Il teatrino della politica segnato tanto dalla passivizzazione degli elettori, mediaticamente omologati, quanto dal crescente astensionismo diverrebbe così del tutto estraneo ed impermeabile al conflitto sociale. A questo terreno costretto a configurarsi come extraparlamentare dobbiamo fare riferimento, non senza tener d’occhio la pur fittizia e fuorviante dialettica tra i partiti-istituzioni: infatti, non stiamo vivendo una, tutto sommato, tranquilla navigazione entro un patto sociale sia pure in via di evoluzione, ma in una tempesta interminabile che ci vuole naufraghi e sottomessi.
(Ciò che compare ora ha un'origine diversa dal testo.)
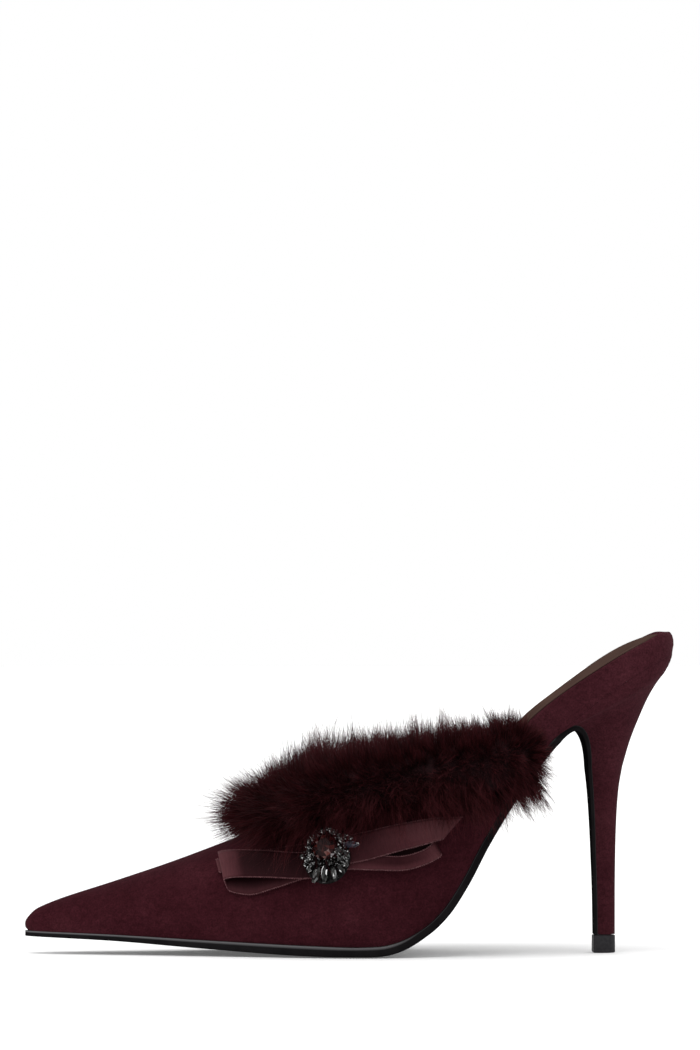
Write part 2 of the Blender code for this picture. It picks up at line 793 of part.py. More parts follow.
def sole_path():
    """The sole's upper face in side view, as places and headings with the width and thickness there."""
    Step = namedtuple("Step", "point outer inner thick lift")
    steps = []
    alongs = [TURN_SHARE * 0.5 * (i / 12) ** 1.7 for i in range(12)]
    alongs += [TURN_SHARE * (0.5 + 0.5 * i / 22) for i in range(23)]
    alongs[0] = 0.0006
    for along in alongs:
        thick = column(SOLE, "thick", along) * SOLE_THICKNESS
        lift = column(SOLE, "lift", along) * SOLE_EDGE_LIFT
        sides = feather_y(along, OUTER), feather_y(along, INNER)
        steps.append(Step(np.array((x_at(along), feather_z(along))), *sides, thick, lift))
    waist = steps[-1]
    stem_top = STEM[-1].height * HEEL_RISE
    for i in range(1, TURN_STEPS + 1):
        share = i / TURN_STEPS
        half = table_curve(HEAD, "half", False)(share) * table_curve(HEAD, "front", False)(share) * BALL_WIDTH
        thick = waist.thick + (FLAP_THICKNESS - waist.thick) * share
        steps.append(Step(turn_point(share), -half, half, thick, 0))
    bottom = TIP_HEIGHT + FIT_GAP
    for i in range(1, 8):
        height = stem_top + (bottom - stem_top) * i / 7
        half = stem_value("half", height) * 0.86
        front = np.array((stem_value("front", height), height))
        steps.append(Step(front, -half, half, FLAP_THICKNESS, 0))
    return steps


def make_outsole():
    """The thin leather sole: under the forefoot and shank, then down the front of the heel as a flap."""
    steps = sole_path()
    rings = []
    for i, step in enumerate(steps):
        before, after = steps[max(i - 1, 0)], steps[min(i + 1, len(steps) - 1)]
        heading = after.point - before.point
        heading = heading / np.linalg.norm(heading)
        down = np.array((heading[1], -heading[0]))
        if i == len(steps) - 1:
            down = np.array((-1.0, 0.0))
        top = step.point + down * FIT_GAP
        on_floor = top[1] / -down[1] if down[1] < -0.9 else step.thick * 2
        ring = [(top[0], step.outer, top[1]), (top[0], step.inner, top[1])]
        for share in (1, 0.97, 0.8, 0.4, -0.4, -0.8, -0.97, -1):
            edge = step.inner if share > 0 else step.outer
            middle = (step.inner + step.outer) / 2
            rolled = max(abs(share) - 0.4, 0) / 0.6
            depth = min(step.thick, on_floor) - step.lift * rolled**2
            if abs(share) == 1:
                depth *= 0.82
            under = top + down * depth
            ring.append((under[0], middle + abs(share) * (edge - middle), under[1]))
        rings.append(ring)
    return lofted("outsole", rings, "sole_leather", 40)


# Fur band


def collar_line():
    """Even steps along the collar, from the outer wing round the throat to the inner wing and on past both wings'
    ends: points, the ways out of the upper, up off the edge and along it, and the shares behind the throat."""
    halves = []
    for side in (OUTER, INNER):
        line = []
        for i in range(61):
            share = (i / 60) ** 1.6
            along = THROAT_SHARE + (WING_END_SHARE - THROAT_SHARE) * share
            line.append((section_point(along, side, 1), section_normal(along, side, 0.999), share))
        end, out, _ = line[-1]
        reach = end - line[-6][0]
        reach[2] = 0
        reach /= np.linalg.norm(reach)
        for step in np.linspace(0, FUR_REACH, 9)[1:]:
            line.append((end + reach * step, out, 1.0))
        halves.append(line)
    line = halves[0][:0:-1] + halves[1]
    fine = np.array([(*point, *out, share) for point, out, share in line])
    lengths = np.concatenate(([0], np.cumsum(np.linalg.norm(np.diff(fine[:, :3], axis=0), axis=1))))
    places = np.linspace(0, lengths[-1], FUR_RINGS)
    even = np.column_stack([np.interp(places, lengths, values) for values in fine.T])
    for _ in range(2):
        even[1:-1] = (even[:-2] + 2 * even[1:-1] + even[2:]) / 4
    points, outs = even[:, :3], even[:, 3:6]
    runs = np.gradient(points, axis=0)
    runs /= np.linalg.norm(runs, axis=1)[:, None]
    ups = np.cross(runs, outs)
    ups /= np.linalg.norm(ups, axis=1)[:, None]
    return points, np.cross(ups, runs), ups, runs, even[:, 6], np.minimum(places, places[::-1])


def make_fur():
    """The fur band on the collar: one body whose skin is drawn out into pointed locks."""
    rng = np.random.default_rng(FUR_SEED)
    points, outs, ups, runs, shares, to_end = collar_line()
    around = 14
    rings = []
    for i, point in enumerate(points):
        up, down, out = (table_curve(FUR, name, False)(shares[i]) * FUR_DEPTH for name in Fur._fields[1:])
        swell = max(math.sqrt(1 - (1 - min(to_end[i] / FUR_END_ROUND, 1)) ** 2), 0.35)
        ring = []
        for j in range(around):
            angle = 2 * math.pi * (j + 0.5 * (i % 2)) / around
            sideways, upwards = math.cos(angle), math.sin(angle)
            width = FUR_IN if sideways < 0 else out
            height = up if upwards > 0 else FUR_IN if sideways < -0.1 else down
            skin = outs[i] * sideways * width + ups[i] * upwards * height
            lock = FUR_LOCK * (0.6 + 0.4 * rng.random()) if j % 2 == 0 else 0.1 * FUR_LOCK
            if sideways < -0.1:
                lock = 0
            elif upwards > 0.5:
                lock *= min(up / FUR_DEPTH, 1)
            drawn = skin / np.linalg.norm(skin) * lock
            ring.append(point + outs[i] * FUR_SHIFT_OUT + (skin + drawn) * swell)
        rings.append(ring)
    mesh = bmesh.new()
    made = [[mesh.verts.new(point) for point in ring] for ring in rings]
    for ring, after in zip(made, made[1:]):
        for i in range(around):
            j = (i + 1) % around
            mesh.faces.new((ring[i], ring[j], after[j], after[i]))
    for ring, frame, way in ((made[0], 0, -1), (made[-1], -1, 1)):
        middle = points[frame] + outs[frame] * FUR_SHIFT_OUT
        tip = mesh.verts.new(middle + runs[frame] * way * FUR_LOCK * 0.6)
        for i in range(around):
            mesh.faces.new((ring[i], ring[(i + 1) % around], tip))
    return solid("fur_band", mesh, "fur", 60)


# Bow and brooch, on the outer side


@lru_cache(maxsize=None)
def brooch_place():
    """Centre of the brooch on the suede, and the ways along the shoe, up and out there."""
    along, up = side_place(x_at(BROOCH_SHARE), BROOCH_UP_SHARE * INSTEP_HEIGHT)
    out = section_normal(along, OUTER, up)
    upward = np.array((0.0, 0.0, 1.0))
    upward = upward - out * (upward @ out)
    upward /= np.linalg.norm(upward)
    return section_point(along, OUTER, up), np.cross(upward, out), upward, out


def on_suede(x, z, lift):
    """A point that far out from the suede of the outer side, over the point that the side view shows at x and z."""
    along, up = side_place(x, z)
    return section_point(along, OUTER, up) + section_normal(along, OUTER, up) * lift


def ribbon_rows(knots, cut_end=0.0, wider=0.0):
    """Rows of places across a ribbon, as x, z and lift off the suede. Its width stays upright but for the turn, and
    its end may be cut aslant."""
    curves = [curve(range(len(knots)), [knot[field] for knot in knots]) for field in range(4)]
    rows = []
    steps = 3
    for i in range(steps * (len(knots) - 1) + 1):
        along, up, lift, turn = (value(i / steps) for value in curves)
        angle = math.radians(turn)
        row = []
        for across in (-0.5 - wider, -0.17, 0.17, 0.5 + wider):
            slant = cut_end * across * (i / steps / (len(knots) - 1)) ** 6
            x = x_at(BROOCH_SHARE + along * BOW_STEP_SHARE) + (slant - across * math.sin(angle)) * RIBBON_WIDTH
            z = BOW_UP_SHARE * INSTEP_HEIGHT + (up + across * math.cos(angle)) * RIBBON_WIDTH
            row.append((x, z, lift * RIBBON_THICKNESS))
        rows.append(row)
    return rows


def make_ribbon(name, knots, cut_end=0.0):
    """A strip of satin along its knots."""
    mesh = bmesh.new()
    rows = [[mesh.verts.new(on_suede(*place)) for place in row] for row in ribbon_rows(knots, cut_end)]
    for row, after in zip(rows, rows[1:]):
        for i in range(3):
            mesh.faces.new((row[i], after[i], after[i + 1], row[i + 1]))
    ribbon = solid(name, mesh, "satin", 60, closed=False)
    thick = ribbon.modifiers.new("thickness", "SOLIDIFY")
    thick.thickness = RIBBON_THICKNESS
    thick.offset = 0


def ribbon_cutter(name, knots):
    """The room that a ribbon takes up over the suede, with the fit gap round it."""
    rings = []
    grown = RIBBON_THICKNESS / 2 + 1.5 * FIT_GAP
    for row in ribbon_rows(knots, wider=2 * FIT_GAP / RIBBON_WIDTH):
        under = [on_suede(x, z, -2 * FIT_GAP) for x, z, _ in row]
        over = [on_suede(x, z, lift + grown) for x, z, lift in row]
        rings.append(under + over[::-1])
    return cutter(lofted("cut_" + name, rings, None))


def brooch_point(right, up, out):
    """A point of the brooch, from its centre on the suede."""
    centre, along, upward, outward = brooch_place()
    return centre + along * right + upward * up + outward * (BROOCH_LIFT + out)


def stacked(name, rings, material, smooth):
    """A solid through flat rings, closed by a flat face at each end."""
    mesh = bmesh.new()
    made = [[mesh.verts.new(point) for point in ring] for ring in rings]
    for ring, after in zip(made, made[1:]):
        for i in range(len(ring)):
            j = (i + 1) % len(ring)
            mesh.faces.new((ring[i], ring[j], after[j], after[i]))
    mesh.faces.new(made[0])
    mesh.faces.new(made[-1])
    return solid(name, mesh, material, smooth)


def oval_ring(grow, out, count=24):
    """A ring of points round the brooch's plate."""
    ring = []
    for i in range(count):
        angle = 2 * math.pi * i / count
        right = (BROOCH_HALF_LENGTH + grow) * math.cos(angle)
        up = (BROOCH_HALF_HEIGHT + grow) * math.sin(angle)
        ring.append(brooch_point(right, up, out))
    return ring


def make_gem(name, place, half_a, half_b, turn, height, material, sides=8):
    """A cut stone on the brooch's plate: a girdle, a sloping crown and a flat table."""
    rings = []
    seat = BROOCH_PLATE + FIT_GAP
    for size, rise in ((0.80, 0), (1.0, 0.40), (1.0, 0.55), (0.55, 1.0)):
        ring = []
        for i in range(sides):
            angle = 2 * math.pi * (i + 0.5) / sides
            a, b = math.cos(angle) * half_a * size, math.sin(angle) * half_b * size
            right = place[0] + a * math.cos(turn) - b * math.sin(turn)
            up = place[1] + a * math.sin(turn) + b * math.cos(turn)
            ring.append(brooch_point(right, up, seat + height * rise))
        rings.append(ring)
    return stacked(name, rings, material, 10)


def beside_centre(angle, reach):
    """A place on the plate at that angle and distance from the centre stone's middle."""
    right = CENTRE_STONE_PLACE[0] * CENTRE_STONE + reach * math.cos(angle)
    return right, CENTRE_STONE_PLACE[1] * CENTRE_STONE + reach * math.sin(angle)


def make_brooch():
    """The gunmetal plate, its dark red centre stone, the small round stones and the fan of long-cut stones."""
    profile = ((-0.35, 0), (0, 0.3), (0, 0.7), (-0.4, 1))
    rings = [oval_ring(grow * BROOCH_PLATE, out * BROOCH_PLATE) for grow, out in profile]
    stacked("brooch_plate", rings, "gunmetal", 30)
    middle = beside_centre(0, 0)
    make_gem("brooch_centre_stone", middle, CENTRE_STONE, CENTRE_STONE, 0, CENTRE_STONE_RISE, "red_stone", 12)
    for number, degrees in enumerate(BEAD_ANGLES):
        angle = math.radians(degrees)
        place = beside_centre(angle, CENTRE_STONE + FIT_GAP + BEAD_RADIUS)
        name = f"brooch_round_stone_{number + 1}"
        make_gem(name, place, BEAD_RADIUS, BEAD_RADIUS, angle, BEAD_RISE, "smoke_stone")
    for number, stone in enumerate(LONG_STONES):
        angle = math.radians(stone.angle)
        place = beside_centre(angle, stone.reach * CENTRE_STONE)
        half_length, half_width = stone.length * CENTRE_STONE / 2, stone.width * CENTRE_STONE / 2
        name = f"brooch_long_stone_{number + 1}"
        make_gem(name, place, half_length, half_width, angle, LONG_STONE_RISE, "smoke_stone")


def brooch_cutter():
    """The room over the suede that the brooch takes up."""
    grow = BEAD_RADIUS + 2 * FIT_GAP
    rings = [oval_ring(grow, -BROOCH_LIFT - 2 * FIT_GAP), oval_ring(grow, BROOCH_PLATE + 2 * CENTRE_STONE_RISE)]
    return cutter(stacked("cut_brooch", rings, None, 30))


def keep_largest(obj):
    """Turns an object's modifiers into mesh and drops the crumbs that its cuts left: the bodies whose faces don't
    meet those of the largest."""
    bpy.context.view_layer.update()
    left = obj.evaluated_get(bpy.context.evaluated_depsgraph_get())
    mesh = bmesh.new()
    mesh.from_mesh(left.to_mesh())
    left.to_mesh_clear()
    bodies = []
    waiting = set(mesh.faces)
    while waiting:
        body = []
        edge_of_body = [waiting.pop()]
        while edge_of_body:
            face = edge_of_body.pop()
            body.append(face)
            for edge in face.edges:
                if len(edge.link_faces) != 2:
                    continue
                for other in edge.link_faces:
                    if other in waiting:
                        waiting.remove(other)
                        edge_of_body.append(other)
        bodies.append(body)
    bodies.sort(key=len)
    crumbs = [face for body in bodies[:-1] for face in body]
    bmesh.ops.delete(mesh, geom=crumbs, context="FACES")
    obj.modifiers.clear()
    mesh.to_mesh(obj.data)
    mesh.free()


def main():
    clear_scene()
    make_outsole()
    make_footbed()
    make_sock()
    make_upper()
    make_heel()
    make_heel_tip()
    for name, knots in BOW.items():
        make_ribbon(name, knots, 0.6 if name == "bow_tail_heel" else 0)
    make_brooch()
    fur = make_fur()
    tail, loop = BOW["bow_tail_heel"], BOW["bow_loop_toe"][:6]
    tools = (bed_cutter(), last_cutter(), ribbon_cutter("tail", tail), ribbon_cutter("loop", loop), brooch_cutter())
    for tool in tools:
        cut(fur, tool)
        keep_largest(fur)


main()
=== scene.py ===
# %% [markdown]
# # A heeled mule with a fur trim
#
# This lesson dresses the plain, faceted model of one left shoe: a pointed suede mule on a thin heel, with fur round
# the collar, a ribbon bow and a stone brooch. Each visible piece is worked out again as a smooth surface from the
# sections of the last, which is the form that a shoe is built on.

import bmesh
import bpy
import numpy as np
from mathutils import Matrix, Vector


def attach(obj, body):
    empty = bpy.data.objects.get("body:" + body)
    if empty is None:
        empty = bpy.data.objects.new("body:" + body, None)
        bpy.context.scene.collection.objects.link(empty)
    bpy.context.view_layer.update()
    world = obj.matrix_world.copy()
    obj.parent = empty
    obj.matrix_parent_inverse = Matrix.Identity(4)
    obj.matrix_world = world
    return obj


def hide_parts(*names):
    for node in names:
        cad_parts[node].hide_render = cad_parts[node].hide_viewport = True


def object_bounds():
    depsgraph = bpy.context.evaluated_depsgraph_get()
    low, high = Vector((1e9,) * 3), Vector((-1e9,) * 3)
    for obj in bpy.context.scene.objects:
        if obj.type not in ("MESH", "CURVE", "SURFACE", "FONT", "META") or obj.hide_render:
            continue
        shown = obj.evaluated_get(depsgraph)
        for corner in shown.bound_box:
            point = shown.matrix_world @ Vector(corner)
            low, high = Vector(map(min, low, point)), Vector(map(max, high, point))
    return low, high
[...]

Oggi è all’ordine del giorno, più che mai, la difesa della nostra Costituzione repubblicana, la più invisa, probabilmente da JP Morgan: una revisione della seconda parte, di vasta portata, diciamo pure la formulazione di un nuovo assetto ordinamentale, perseguito per giunta attraverso la deroga a quella che è la più rigida e cogente delle norme, l’art. 138. Tuttavia non possiamo far finta di ignorare che la Costituzione oggi vigente non è già più quella entrata in vigore nel gennaio 1948, sotto molti rispetti, e neppure lo è più lo spazio di sovranità colà sotteso, che, in ragione dell’art. 11, è venuto restringendosi lungo il processo che ha portato nei decenni all’integrazione europea. Valga, a titolo di esempio, il diritto di revisione da parte della Commissione Europea o di un suo organismo circa la legge di bilancio (detta altrimenti legge di stabilità). Inoltre, è in vigore il rispetto del patto di stabilità a tutti i livelli istituzionali, da quello statale a quello comunale, entro i parametri stabiliti dall’Europa.
Tutto ciò ha avuto come coronamento, per eccesso di zelo italico bipartisan, la costituzionalizzazione del pareggio di bilancio. Abbiamo idea di quante disposizioni costituzionali, soprattutto in materia di politica sociale, mette in discussione e rende vane il pareggio di bilancio? E ancora: se non si dichiara di mettere a tema e, poi, di voler cancellare questa norma (e il fiscal compact che l'accompagna), se non si chiarisce che il debito pubblico non è esigibile, non esiste difesa della Costituzione che tenga. Rischieremmo di difendere un fortino, una casamatta già espugnata, ridotta ormai a un residuo del tempo che fu. Logica vuole che la difesa/applicazione della nostra Costituzione passi per l'(auto)distruzione di questa Europa monetarista e la costruzione di un'ALTRA Europa , con cui i nostri principi costituzionali possano essere in sintonia.
Di questi “scambi”, di queste deviazioni (o cambi di paradigma) mi pare che abbiamo bisogno se non vogliamo che il nostro treno deragli in una landa sconfinata e deserta.